Posted By: Mona - Astronomy Re: Pluto - Names and Places - 04/07/19 07:35 AM
A picture of Clyde Tombaugh, discoverer of Pluto shows him not with his telescope, but with the "blink comparator". Tombaugh was hired to look for the Planet X that Perceval Lowell thought was out there somewhere beyond Neptune.

He used the telescope to photograph the night sky, getting images of the same areas of sky at different times. What do planets do that stars don't? They move. the blink comparator "blinked" two images back and forth quickly so that an object that wasn't in the same place in both them would stand out from the fixed stars. That makes it sound easy. You can try to find Pluto yourself - and you'll have the advantage of knowing that it is there to be seen. Tombaugh had quite a job carefully searching pairs of plates just in the hope of finding something.
Posted By: Mona - Astronomy Re: Pluto - Names and Places - 04/08/19 09:08 AM
High mountains on Pluto were a BIG surprise. These mountains probably formed no more than 100 million years ago. (That's young in a Solar System over 4.5 billion years old.) And they may still be building, in other words Pluto could well be geologically active.

The young age is based on the lack of cratering in the area. Smoother surfaces are younger surface because the craters have been covered over by by more recent activity. Old surfaces, like the ones on our Moon and many of those of the outer planets, are heavily cratered.

The high mountains are almost certainly made of water-ice. There's lots of methane and nitrogen ice covering Pluto's surface, but they aren't strong enough to make great mountains. At extremely low temperatures, water-ice is like rock.

Image Credit: NASA-JHUAPL-SwRI
It was taken about 1.5 hours before New Horizons closest approach to Pluto. It resolves structures smaller than a mile across.
Posted By: Mona - Astronomy Re: Pluto - Names and Places - 04/09/19 09:12 PM
Jeanne Baret (1740-1807) was a Frenchwoman who was the first woman to circumnavigate the globe. Baret was a botanist and explorer who traveled most of the way around the world disguised as a man. Here's a short biography of the intrepid Jeanne Baret.
Posted By: Mona - Astronomy Re: Pluto - Names and Places - 04/11/19 08:15 AM
Venetia Burney was the 11-year-old English schoolgirl who suggested the name Pluto for Clyde Tombaugh's discovery. In 2006 the New Horizons team named the Student Dust Counter instrument in her honor. NASA invited her to the New Horizons launch, but she was unable to attend.

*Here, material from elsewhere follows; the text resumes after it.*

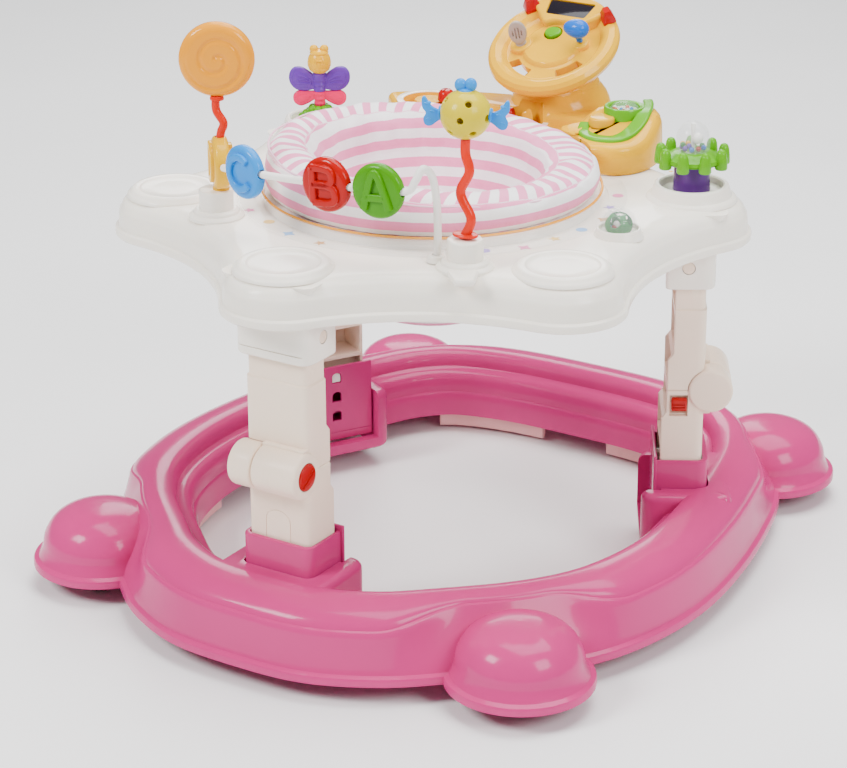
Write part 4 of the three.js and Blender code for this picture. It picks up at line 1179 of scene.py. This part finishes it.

Here is a delightful interview with Venetia Burney Phair by Edward Goldstein with NASA Public Affairs. It was republished on her death in 2009. Alan Stern, principal investigator for New Horizons said, "She was a thoroughly intelligent, likable and endearing woman. The entire New Horizons team is saddened by her passing."
Posted By: Mona - Astronomy Re: Pluto - Names and Places - 04/12/19 08:59 AM
A serene image of the Hekla volcano gives no hint of being "the gateway to Hell" as it was called in the Middle Ages. It's a very popular tourist attraction these days.

However it's worth remembering that Hekla is one of Iceland's most active volcanos, and were it to erupt, it could affect air traffic in the same way the Eyjafjallajökull volcano did in 2010. That happened during the Easter break, and European air traffic was extensively grounded, with knock-on effects stranding people all around the globe.

(At least, we will all be able to pronounce Hekla. I think in 2010 a lot of newscasters just referred to "the Icelandic volcano" with only the brave trying Eyjafjallajökull.)
Posted By: Mona - Astronomy Re: Pluto - Names and Places - 07/14/19 06:53 PM
Today - July 14th - is Bastille Day in France. But for astronomy buffs, it's also the 4th anniversary of the New Horizons flyby of Pluto on July 14, 2015.